The novel coronavirus has spread to more than 1.5 million across at least 184 countries and regions, with the U.S. reporting the most confirmed cases in the world, according to the latest figures from Johns Hopkins University.
The number of confirmed infections around the world has nearly tripled from almost two weeks ago, when half a million global cases were reported.
Over 339,000 people have recovered from the infection, while more than 89,000 have died after contracting the virus, which was first reported in Wuhan, China. The country has seen over 82,800 confirmed cases to date.
Wuhan lifted its outbound travel restrictions for the first time this week following a strict two-month lockdown. More infections are now reported outside China than within and the outbreak appears to have largely been contained in the country. But it has been gaining ground outside China, including in the U.S., Italy and Spain.
The U.S. has recorded over 432,000 confirmed cases, including over 14,000 deaths, while more than 24,000 have reportedly recovered, as of Thursday. The official figure for the number of recoveries in the U.S. has yet to be released by the U.S. Center for Disease Control and Prevention (CDC).
A spokesperson for the CDC told Newsweek that the CDC does not “have the current numbers for recovered patients at this time, and CDC has not included this data in our ongoing case counts as of yet” but the CDC “may put it [the data on recoveries] together in the future.”
New York is the country’s worst-hit state, with at least 149,000 infections and 6,200 fatalities. The state recorded its highest daily death toll of 779 on Wednesday, New York Governor Andrew Cuomo confirmed at a press conference on Wednesday.
Spain has the second largest number of cases, with more than 1452,000 confirmed infections, overtaking that of Italy, which has seen over 139,000 cases, as of Wednesday.

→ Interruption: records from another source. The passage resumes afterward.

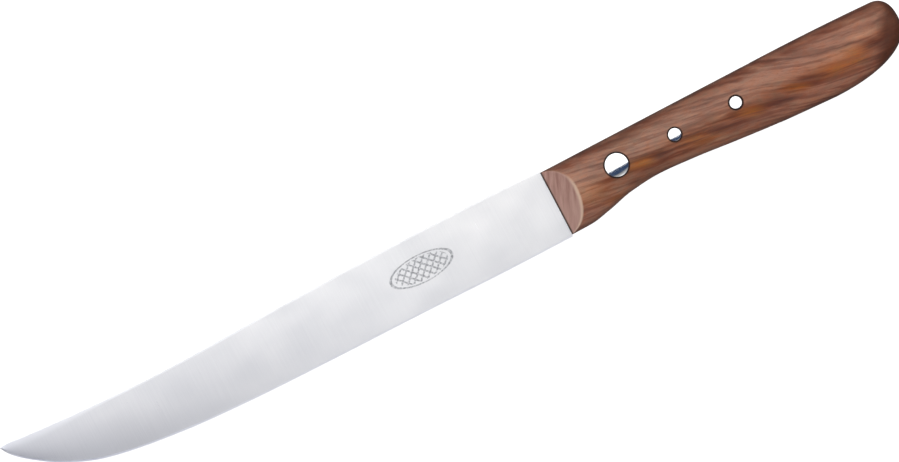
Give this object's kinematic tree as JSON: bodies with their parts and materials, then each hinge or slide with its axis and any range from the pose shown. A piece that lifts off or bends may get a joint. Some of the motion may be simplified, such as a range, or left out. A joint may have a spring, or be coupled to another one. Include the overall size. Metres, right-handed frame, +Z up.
{
  "type": "butcher's slicing knife",
  "caption": "Butcher's slicing knife: long, full-height ground steel blade with a rounded belly and trailing point, riveted into a bevelled one-piece wooden handle.",
  "frame": {"origin": "centre of the bounding box at the resting surface, with the knife lying flat on its side", "axes": "+X from the tip towards the butt, +Y from the cutting edge towards the spine, +Z up through the thickness, out of the blade's left side"},
  "size_m": [0.3287, 0.0264, 0.0185],
  "materials": {
    "blade_steel": "fine satin grind with a thin cutting bevel",
    "handle_wood": "oiled plum-brown wood, semi-gloss, dark growth bands",
    "rivet_metal": "mirror-polished, ground flush with the wood"
  },
  "bodies": {
    "root": {"blade_with_tang": "blade_steel", "handle": "handle_wood", "front_rivet_male": "rivet_metal", "front_rivet_female": "rivet_metal", "middle_rivet_male": "rivet_metal", "middle_rivet_female": "rivet_metal", "rear_rivet_male": "rivet_metal", "rear_rivet_female": "rivet_metal"}
  },
  "joints": []
}
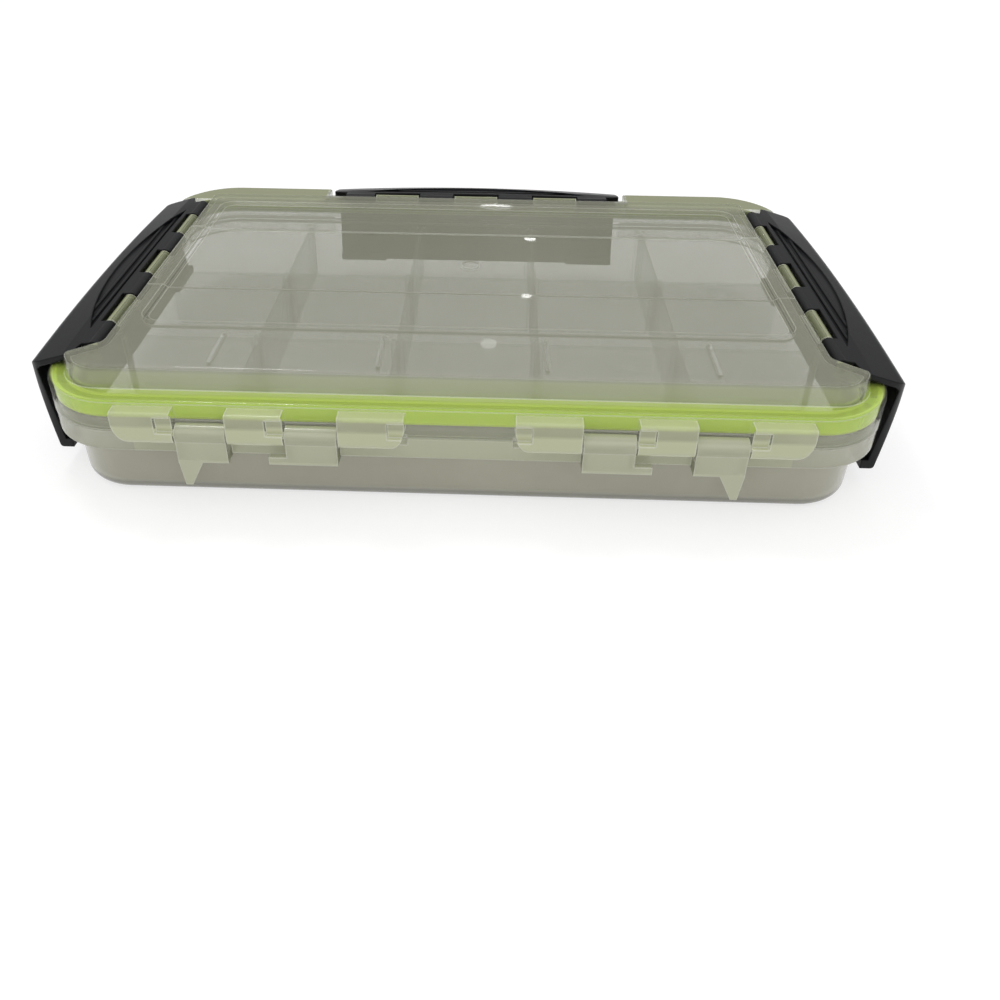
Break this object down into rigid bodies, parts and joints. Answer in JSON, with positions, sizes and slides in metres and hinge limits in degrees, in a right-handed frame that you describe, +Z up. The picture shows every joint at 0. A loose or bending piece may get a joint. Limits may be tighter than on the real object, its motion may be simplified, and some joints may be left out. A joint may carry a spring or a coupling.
{
  "type": "tackle box",
  "caption": "Flat clear tackle tray with compartments, loose dividers, a hinged lid with a lime rubber seal and black hook latches on its other sides.",
  "frame": {"origin": "on the table, under the middle of the whole closed box", "axes": "+X along the hinge side, +Y from the hinge side to the opposite latch, +Z up"},
  "size_m": [0.277, 0.183, 0.0458],
  "materials": {
    "tray_plastic": "smooth, slightly milky clear plastic",
    "lid_plastic": "smooth, slightly milky clear plastic",
    "divider_plastic": "smooth, slightly milky clear plastic",
    "seal_rubber": "soft satin lime-green rubber",
    "latch_plastic": "glossy black plastic",
    "pin_plastic": "dark satin plastic rod"
  },
  "bodies": {
    "tray": {"base_tray": "tray_plastic", "lid_hinge_pin_left": "pin_plastic", "lid_hinge_pin_right": "pin_plastic", "divider_front_1": "divider_plastic", "divider_front_2": "divider_plastic", "divider_front_3": "divider_plastic", "divider_front_4": "divider_plastic", "divider_middle_1": "divider_plastic", "divider_middle_2": "divider_plastic", "divider_middle_3": "divider_plastic", "divider_middle_4": "divider_plastic", "divider_back_1": "divider_plastic", "divider_back_2": "divider_plastic", "divider_back_3": "divider_plastic", "divider_back_4": "divider_plastic"},
    "lid": {"lid": "lid_plastic", "seal_gasket": "seal_rubber", "latch_pin_left": "pin_plastic", "latch_pin_right": "pin_plastic", "latch_pin_back": "pin_plastic"},
    "latch_left": {"latch_left": "latch_plastic"},
    "latch_right": {"latch_right": "latch_plastic"},
    "latch_back": {"latch_back": "latch_plastic"}
  },
  "joints": [
    {"name": "lid_hinge", "type": "hinge", "parent": "tray", "child": "lid", "pos_m": [0, -0.0882, 0.0288], "axis": [1, 0, 0], "range_deg": [0, 110]},
    {"name": "latch_left_hinge", "type": "hinge", "parent": "lid", "child": "latch_left", "pos_m": [-0.1185, -0.001, 0.0417], "axis": [0, 1, 0], "range_deg": [0, 95]},
    {"name": "latch_right_hinge", "type": "hinge", "parent": "lid", "child": "latch_right", "pos_m": [0.1185, -0.001, 0.0417], "axis": [0, -1, 0], "range_deg": [0, 95]},
    {"name": "latch_back_hinge", "type": "hinge", "parent": "lid", "child": "latch_back", "pos_m": [0, 0.0715, 0.0417], "axis": [1, 0, 0], "range_deg": [0, 95]}
  ]
}
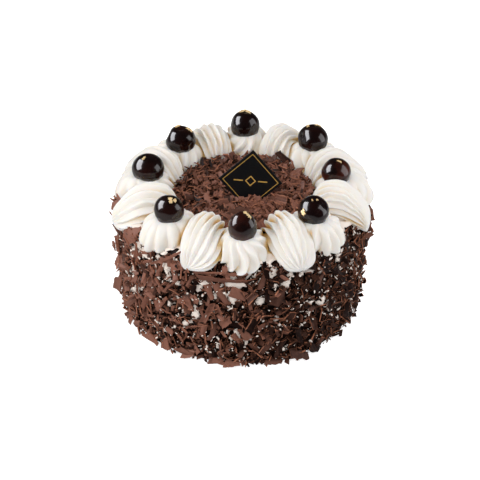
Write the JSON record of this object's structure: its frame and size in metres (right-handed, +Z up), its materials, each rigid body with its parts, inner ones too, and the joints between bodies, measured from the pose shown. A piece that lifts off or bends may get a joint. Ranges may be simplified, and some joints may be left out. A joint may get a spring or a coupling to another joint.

Both Spain and Italy saw a recent flattening of the curve of the outbreak, with the number of new cases reported to be on a slightly declining trend.
Both European nations are also among the countries with the highest number of recoveries. At least 52,000 people in Spain and at least 26,400 in Italy were reported to have recovered from infection, as of Wednesday.
Other countries reporting the largest number of cases outside China include Germany (at least 113,200 cases), France (at least 83,000 cases) and Iran (at least 64,500 cases).
Earlier this week, cases of the virus in Iran were said to be “flattening off,” according to the World Health Organization (WHO).
“Due to an impressive scaling up of many of the control measures, we have seen a flattening off of the number of cases in Iran and in fact, some suggestion, in recent days of perhaps a decline in the number of new cases,” the Acting Regional Emergency Director for the WHO East Mediterranean Regional Office (EMRO), Richard Brennan, said at a press conference on Tuesday.
But earlier this week, a member of Iran’s national COVID-19 task force, Hamid Souri, claimed around half a million people in Iran are infected, he told IRNA (Islamic Republic News Agency) on Monday.
“The current estimate is that about 500,000 people in the country are infected with the coronavirus,” Souri said, adding that this was not exact “as asymptomatic patients have not been identified.”
Referring to rising numbers of cases in several provinces and the capital Tehran, Souri said, “The coronavirus curve has not flattened anywhere in the country,” Al Arabiya reported.
The graphic below, provided by Statista, illustrates the spread of COVID-19 across the globe.
Top 10 countries with most confirmed COVID-19 cases
(as of April 9)
- U.S.—at least 432,000
- Spain—at least 148,000
- Italy—at least 139,000
- Germany—at least 113,000
- France—at least 83,000
- China—at least 82,000
- Iran—at least 64,000
- U.K—at least 61,000
- Turkey—at least 38,000
- Belgium—at least 23,000
Data on COVID-19 cases is from Johns Hopkins University unless otherwise stated.